● Requirements: Provide the data again in its entirety, exactly as given.

# start of Records

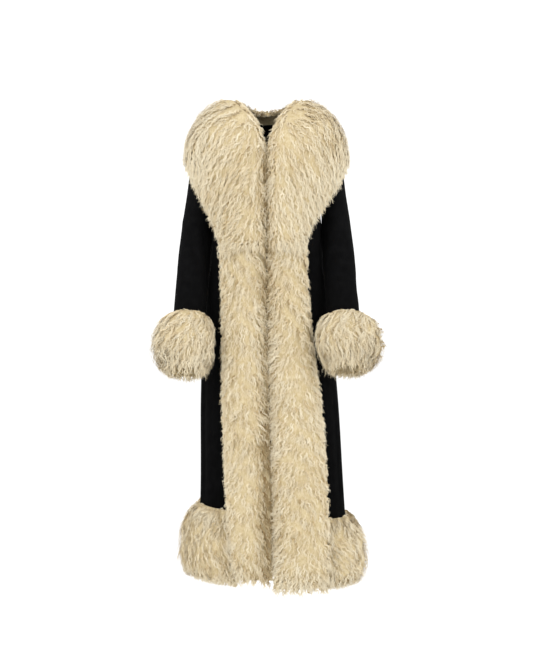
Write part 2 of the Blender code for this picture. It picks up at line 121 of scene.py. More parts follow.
Collar = namedtuple("Collar", "along neck knee edge rise spread")
COLLAR = (
    Collar(0.00, (0.000, 0.064, 0.006), (0.000, 0.132, -0.028), (0.000, 0.150, -0.250), 0.068, 0.050),
    Collar(0.12, (0.044, 0.052, 0.010), (0.100, 0.122, -0.018), (0.104, 0.140, -0.240), 0.068, 0.047),
    Collar(0.25, (0.070, 0.028, 0.024), (0.166, 0.088, 0.000), (0.180, 0.106, -0.200), 0.062, 0.034),
    Collar(0.37, (0.075, 0.000, 0.031), (0.204, 0.014, 0.009), (0.232, 0.014, -0.140), 0.057, 0.020),
    Collar(0.49, (0.061, -0.042, 0.014), (0.188, -0.060, -0.006), (0.232, -0.068, -0.150), 0.061, 0.028),
    Collar(0.60, (0.030, -0.084, -0.028), (0.154, -0.124, -0.044), (0.218, -0.092, -0.182), 0.068, 0.034),
    Collar(0.71, (0.0045, -0.1175, -0.104), (0.108, -0.148, -0.128), (0.196, -0.094, -0.228), 0.064, 0.042),
    Collar(0.81, (0.0022, -0.1290, -0.186), (0.098, -0.144, -0.200), (0.172, -0.088, -0.276), 0.060, 0.048),
    Collar(0.91, (0.0022, -0.1250, -0.282), (0.088, -0.133, -0.286), (0.144, -0.086, -0.326), 0.058, 0.052),
    Collar(1.0, (0.0022, -0.1185, -0.372), (0.080, -0.1255, -0.372), (0.128, -0.085, -0.372), 0.056, 0.052),
)

Band = namedtuple("Band", "z right_reach left_reach fur")
BANDS = (
    Band(-1.400, 0.106, 0.156, 0.070),
    Band(-1.180, 0.124, 0.150, 0.066),
    Band(-0.900, 0.131, 0.145, 0.060),
    Band(-0.650, 0.126, 0.124, 0.057),
    Band(-0.440, 0.125, 0.110, 0.055),
    Band(BAND_TOP, 0.127, 0.108, 0.055),
)

# Creases of the wool: turn and lean are in degrees round the body from the centre front, or in shares of
# the way round a sleeve, where top and bottom are rings. Depth is negative for a trough
Crease = namedtuple("Crease", "turn top bottom lean width depth")
CREASE_BEND, CREASE_WAVE = 0.18, 5.0  # how far a crease bends, as a share of its lean, and how fast
CREASE_SETS_IN, CREASE_FADES = 0.35, 0.4  # over these shares of its length
METRES_A_DEGREE, METRES_A_ROUND = 0.0033, 0.33
BODY_CREASES = (
    Crease(66, -0.78, -1.20, 3, 0.011, -0.0026),
    Crease(71, -0.55, -1.02, 2, 0.014, 0.0022),
    Crease(97, -0.25, -0.62, -3, 0.016, 0.0055),
    Crease(98, -0.25, -0.40, 0, 0.014, 0.0020),
    Crease(-68, -0.70, -1.20, -2, 0.010, -0.0030),
    Crease(-74, -0.62, -0.98, -3, 0.015, 0.0020),
    Crease(-97, -0.25, -0.65, 3, 0.016, 0.0055),
    Crease(-98, -0.25, -0.40, 0, 0.014, 0.0020),
    Crease(108, -0.62, -1.24, 4, 0.014, -0.0030),
    Crease(131, -0.86, -1.30, -3, 0.013, -0.0036),
    Crease(152, -0.52, -1.12, 2, 0.018, -0.0028),
    Crease(171, -0.74, -1.28, -4, 0.014, -0.0034),
    Crease(-169, -0.50, -0.98, 3, 0.016, 0.0024),
    Crease(-146, -0.66, -1.30, -2, 0.014, -0.0034),
    Crease(-122, -0.58, -1.10, 4, 0.015, -0.0028),
    Crease(-103, -0.80, -1.28, 2, 0.012, -0.0030),
    Crease(140, -0.34, -0.46, -26, 0.011, -0.0024),
    Crease(-138, -0.35, -0.48, 24, 0.011, -0.0024),
    Crease(160, -0.38, -0.44, -16, 0.009, -0.0018),
    Crease(-164, -0.39, -0.46, 18, 0.009, -0.0018),
)
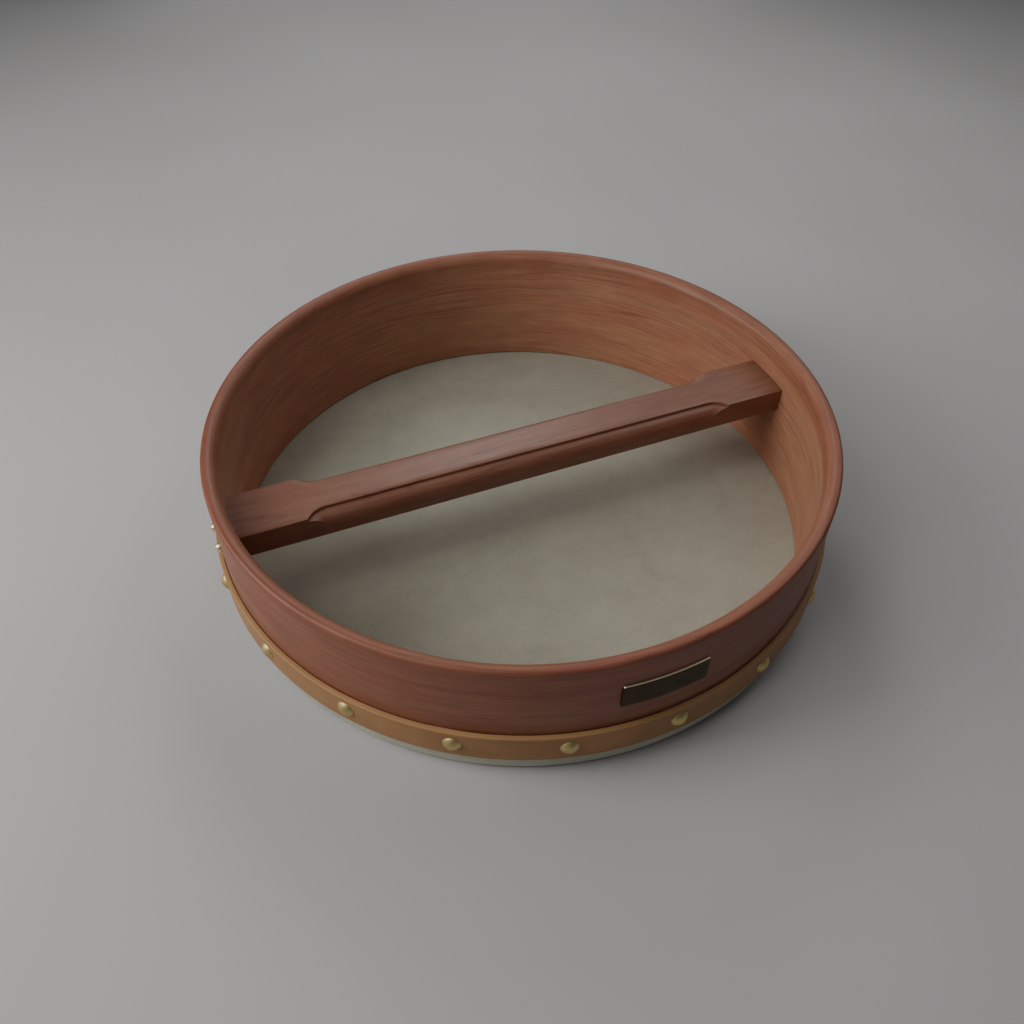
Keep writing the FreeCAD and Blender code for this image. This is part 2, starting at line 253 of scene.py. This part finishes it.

# end of Records

● Correct result:
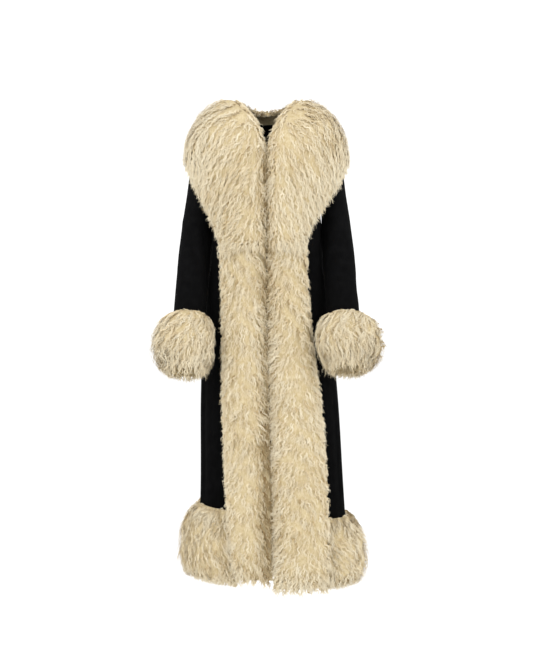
Write part 2 of the Blender code for this picture. It picks up at line 121 of scene.py. More parts follow.
Collar = namedtuple("Collar", "along neck knee edge rise spread")
COLLAR = (
    Collar(0.00, (0.000, 0.064, 0.006), (0.000, 0.132, -0.028), (0.000, 0.150, -0.250), 0.068, 0.050),
    Collar(0.12, (0.044, 0.052, 0.010), (0.100, 0.122, -0.018), (0.104, 0.140, -0.240), 0.068, 0.047),
    Collar(0.25, (0.070, 0.028, 0.024), (0.166, 0.088, 0.000), (0.180, 0.106, -0.200), 0.062, 0.034),
    Collar(0.37, (0.075, 0.000, 0.031), (0.204, 0.014, 0.009), (0.232, 0.014, -0.140), 0.057, 0.020),
    Collar(0.49, (0.061, -0.042, 0.014), (0.188, -0.060, -0.006), (0.232, -0.068, -0.150), 0.061, 0.028),
    Collar(0.60, (0.030, -0.084, -0.028), (0.154, -0.124, -0.044), (0.218, -0.092, -0.182), 0.068, 0.034),
    Collar(0.71, (0.0045, -0.1175, -0.104), (0.108, -0.148, -0.128), (0.196, -0.094, -0.228), 0.064, 0.042),
    Collar(0.81, (0.0022, -0.1290, -0.186), (0.098, -0.144, -0.200), (0.172, -0.088, -0.276), 0.060, 0.048),
    Collar(0.91, (0.0022, -0.1250, -0.282), (0.088, -0.133, -0.286), (0.144, -0.086, -0.326), 0.058, 0.052),
    Collar(1.0, (0.0022, -0.1185, -0.372), (0.080, -0.1255, -0.372), (0.128, -0.085, -0.372), 0.056, 0.052),
)

Band = namedtuple("Band", "z right_reach left_reach fur")
BANDS = (
    Band(-1.400, 0.106, 0.156, 0.070),
    Band(-1.180, 0.124, 0.150, 0.066),
    Band(-0.900, 0.131, 0.145, 0.060),
    Band(-0.650, 0.126, 0.124, 0.057),
    Band(-0.440, 0.125, 0.110, 0.055),
    Band(BAND_TOP, 0.127, 0.108, 0.055),
)

# Creases of the wool: turn and lean are in degrees round the body from the centre front, or in shares of
# the way round a sleeve, where top and bottom are rings. Depth is negative for a trough
Crease = namedtuple("Crease", "turn top bottom lean width depth")
CREASE_BEND, CREASE_WAVE = 0.18, 5.0  # how far a crease bends, as a share of its lean, and how fast
CREASE_SETS_IN, CREASE_FADES = 0.35, 0.4  # over these shares of its length
METRES_A_DEGREE, METRES_A_ROUND = 0.0033, 0.33
BODY_CREASES = (
    Crease(66, -0.78, -1.20, 3, 0.011, -0.0026),
    Crease(71, -0.55, -1.02, 2, 0.014, 0.0022),
    Crease(97, -0.25, -0.62, -3, 0.016, 0.0055),
    Crease(98, -0.25, -0.40, 0, 0.014, 0.0020),
    Crease(-68, -0.70, -1.20, -2, 0.010, -0.0030),
    Crease(-74, -0.62, -0.98, -3, 0.015, 0.0020),
    Crease(-97, -0.25, -0.65, 3, 0.016, 0.0055),
    Crease(-98, -0.25, -0.40, 0, 0.014, 0.0020),
    Crease(108, -0.62, -1.24, 4, 0.014, -0.0030),
    Crease(131, -0.86, -1.30, -3, 0.013, -0.0036),
    Crease(152, -0.52, -1.12, 2, 0.018, -0.0028),
    Crease(171, -0.74, -1.28, -4, 0.014, -0.0034),
    Crease(-169, -0.50, -0.98, 3, 0.016, 0.0024),
    Crease(-146, -0.66, -1.30, -2, 0.014, -0.0034),
    Crease(-122, -0.58, -1.10, 4, 0.015, -0.0028),
    Crease(-103, -0.80, -1.28, 2, 0.012, -0.0030),
    Crease(140, -0.34, -0.46, -26, 0.011, -0.0024),
    Crease(-138, -0.35, -0.48, 24, 0.011, -0.0024),
    Crease(160, -0.38, -0.44, -16, 0.009, -0.0018),
    Crease(-164, -0.39, -0.46, 18, 0.009, -0.0018),
)
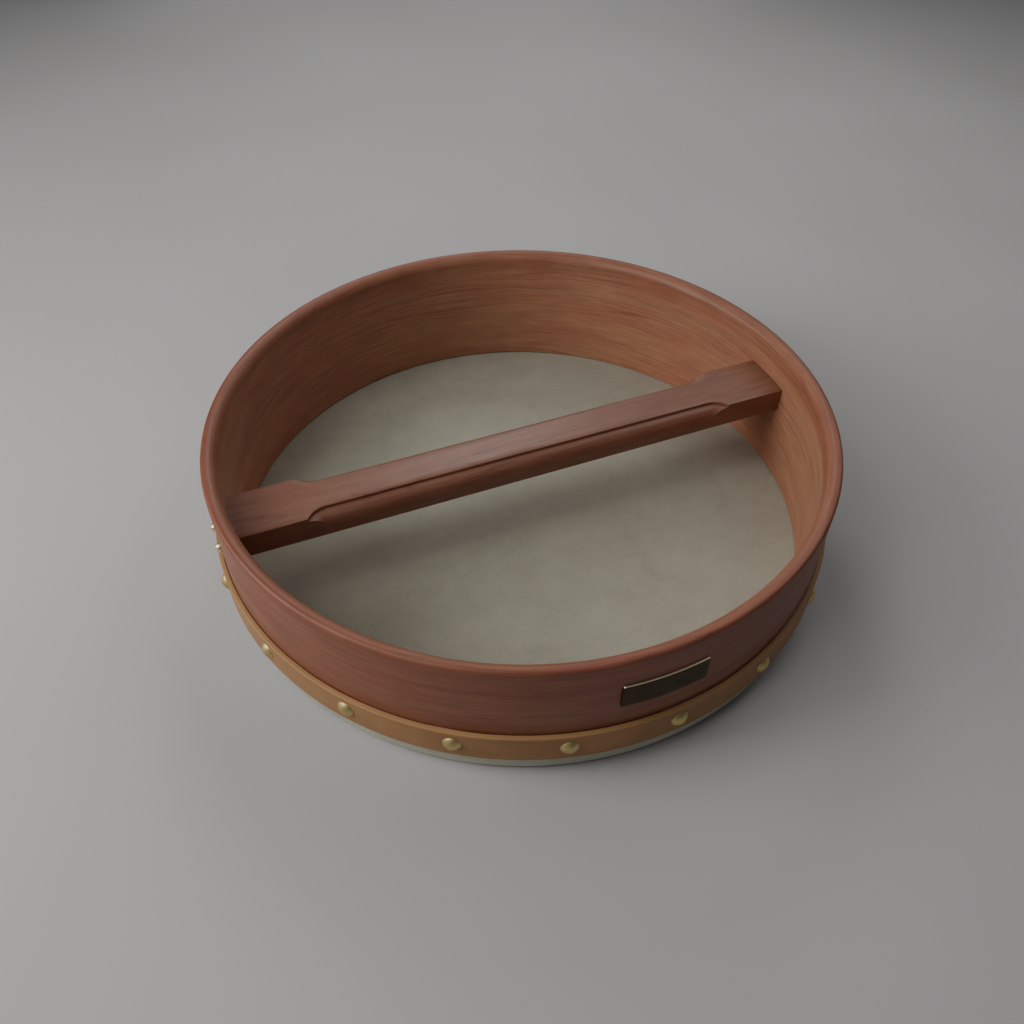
Keep writing the FreeCAD and Blender code for this image. This is part 2, starting at line 253 of scene.py. This part finishes it.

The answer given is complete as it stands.